Work to complete: Copy the data below exactly.

• • • • •

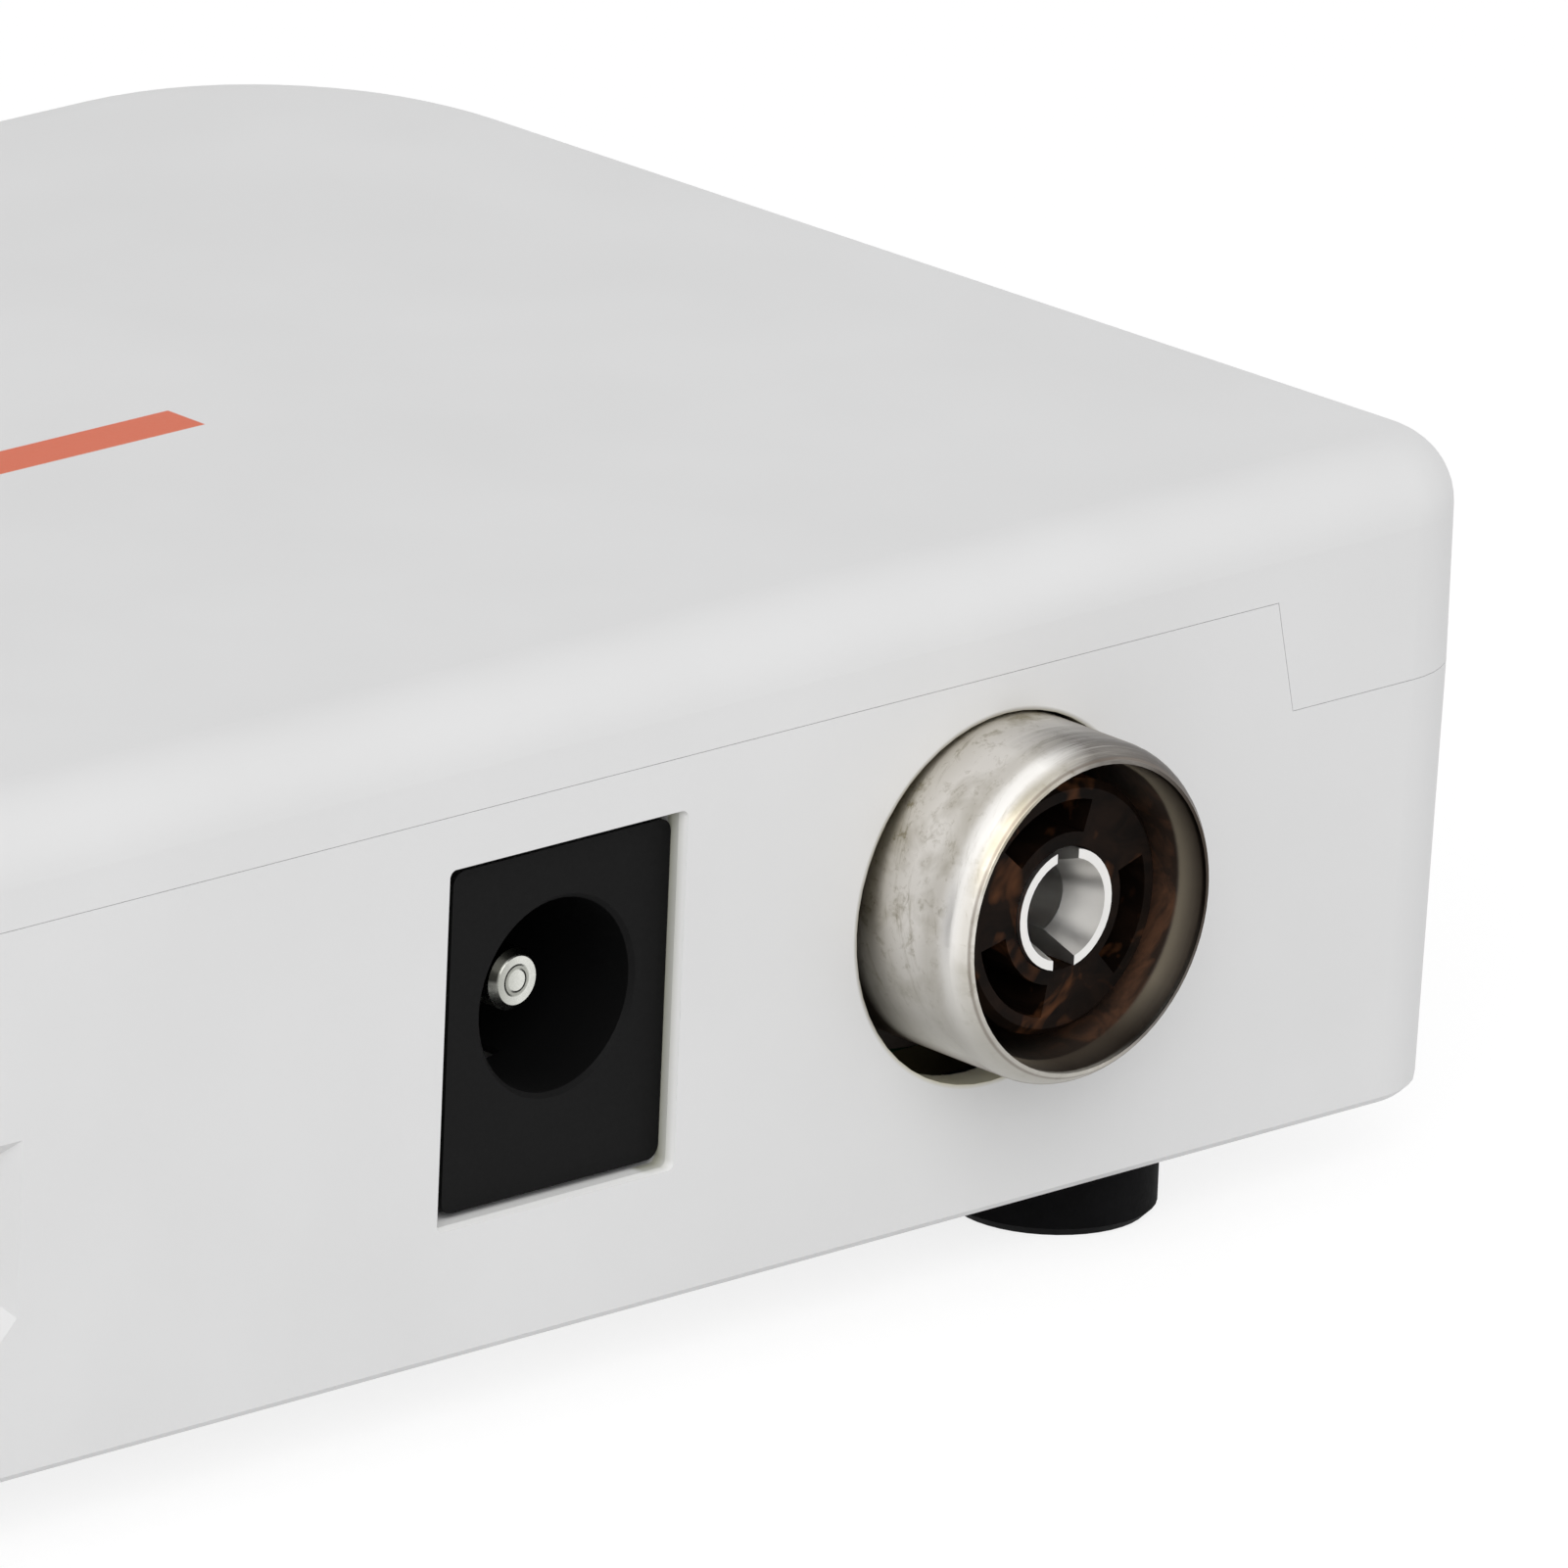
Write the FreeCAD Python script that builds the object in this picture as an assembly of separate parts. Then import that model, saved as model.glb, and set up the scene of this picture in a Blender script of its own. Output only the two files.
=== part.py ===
import FreeCAD, Part

import math
import os

from FreeCAD import Vector

# A small moulded box that takes an aerial lead and a 5 V supply and gives a picture over a video lead.
# Millimetres. +Z is up, the sockets are on the rear face (+Y) and the user sits in front (-Y).
# The origin is under the middle of the whole box, on the surface that the feet stand on.

# Case
case_width = 98.3
case_depth = 54.1
case_height = 21.4
case_wall = 2.0
floor_thickness = 2.0
end_taper = 1.9
rear_corner_radius = 3.4
inner_corner_share = 0.6
front_corner_radius = 10.8
top_edge_radius = 2.4
bottom_edge_chamfer = 0.25
lower_draft = 0.5
end_foot_radius = 2.8
parting_height = 13.95

# Rear tongue of the lower shell, which stands up past the sockets
tongue_rise = 3.7
tongue_end_margin = 8.8
tongue_slope = 0.85
tongue_backing = 0.8
tongue_backing_rise = 0.9
seam_gap = 0.02

# Locating lip of the upper shell
lip_thickness = 0.9
lip_drop = 1.6
lip_clearance = 0.2
lip_root = 1.5
lip_root_overlap = 0.3

# Rubber feet
foot_radius = 3.4
foot_height = 2.4
foot_recess = 0.5
foot_recess_clearance = 0.15
foot_edge_chamfer = 0.3
foot_end_margin = 14.05
foot_face_margin = 4.5

# Case screws, one midway along each end, and the pillars that they join
screw_end_margin = 7.95
boss_radius = 3.2
boss_height = 6.0
boss_root_depth = 0.5
screw_head_radius = 2.5
screw_head_height = 1.7
screw_shank_radius = 1.25
screw_length = 8.0
screw_seat_thickness = 2.0
screw_clearance = 0.3
thread_clearance = 0.03
screw_pilot_extra = 1.0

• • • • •

Written reply:
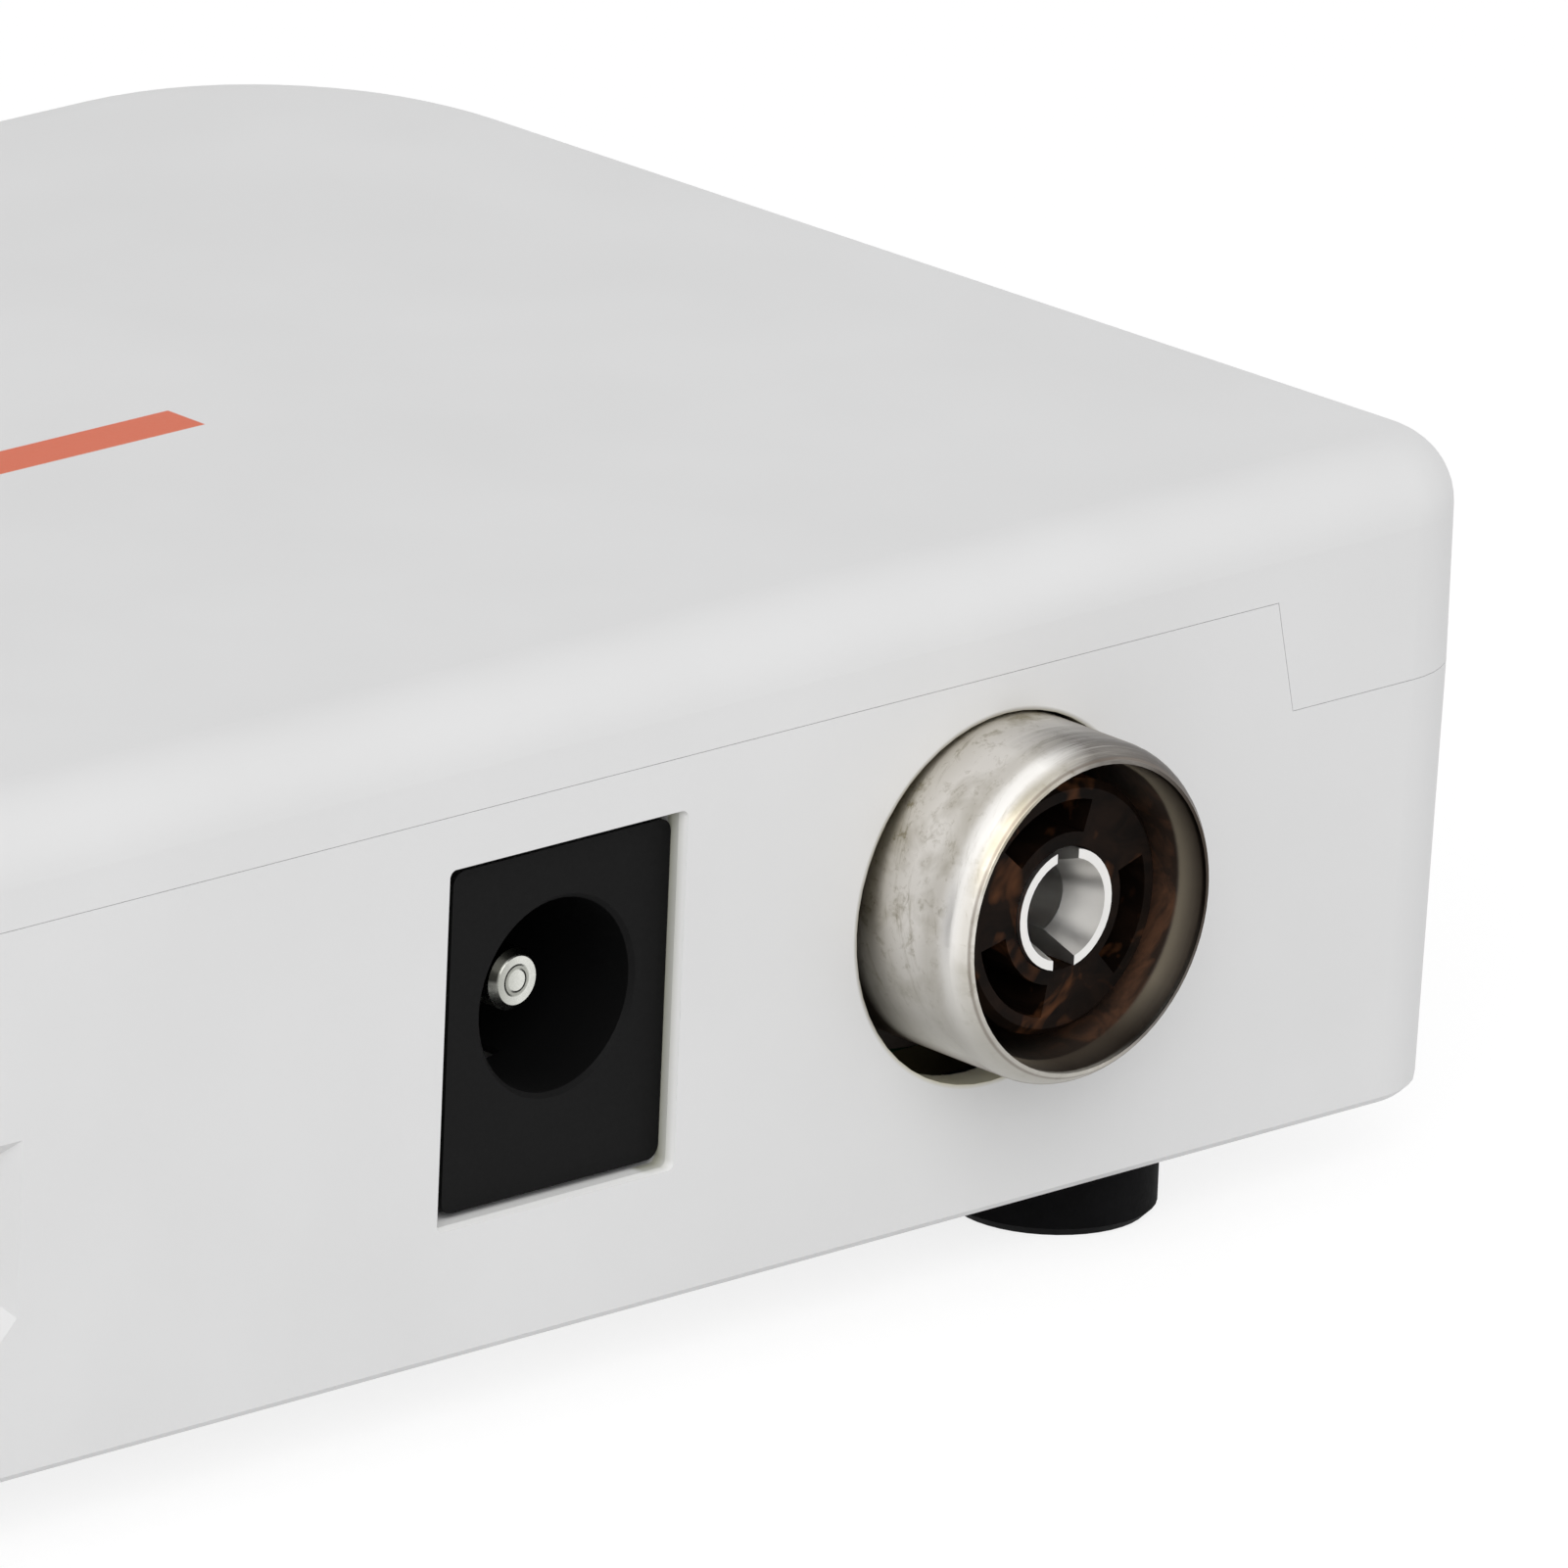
Write the FreeCAD Python script that builds the object in this picture as an assembly of separate parts. Then import that model, saved as model.glb, and set up the scene of this picture in a Blender script of its own. Output only the two files.
=== part.py ===
import FreeCAD, Part

import math
import os

from FreeCAD import Vector

# A small moulded box that takes an aerial lead and a 5 V supply and gives a picture over a video lead.
# Millimetres. +Z is up, the sockets are on the rear face (+Y) and the user sits in front (-Y).
# The origin is under the middle of the whole box, on the surface that the feet stand on.

# Case
case_width = 98.3
case_depth = 54.1
case_height = 21.4
case_wall = 2.0
floor_thickness = 2.0
end_taper = 1.9
rear_corner_radius = 3.4
inner_corner_share = 0.6
front_corner_radius = 10.8
top_edge_radius = 2.4
bottom_edge_chamfer = 0.25
lower_draft = 0.5
end_foot_radius = 2.8
parting_height = 13.95

# Rear tongue of the lower shell, which stands up past the sockets
tongue_rise = 3.7
tongue_end_margin = 8.8
tongue_slope = 0.85
tongue_backing = 0.8
tongue_backing_rise = 0.9
seam_gap = 0.02

# Locating lip of the upper shell
lip_thickness = 0.9
lip_drop = 1.6
lip_clearance = 0.2
lip_root = 1.5
lip_root_overlap = 0.3

# Rubber feet
foot_radius = 3.4
foot_height = 2.4
foot_recess = 0.5
foot_recess_clearance = 0.15
foot_edge_chamfer = 0.3
foot_end_margin = 14.05
foot_face_margin = 4.5

# Case screws, one midway along each end, and the pillars that they join
screw_end_margin = 7.95
boss_radius = 3.2
boss_height = 6.0
boss_root_depth = 0.5
screw_head_radius = 2.5
screw_head_height = 1.7
screw_shank_radius = 1.25
screw_length = 8.0
screw_seat_thickness = 2.0
screw_clearance = 0.3
thread_clearance = 0.03
screw_pilot_extra = 1.0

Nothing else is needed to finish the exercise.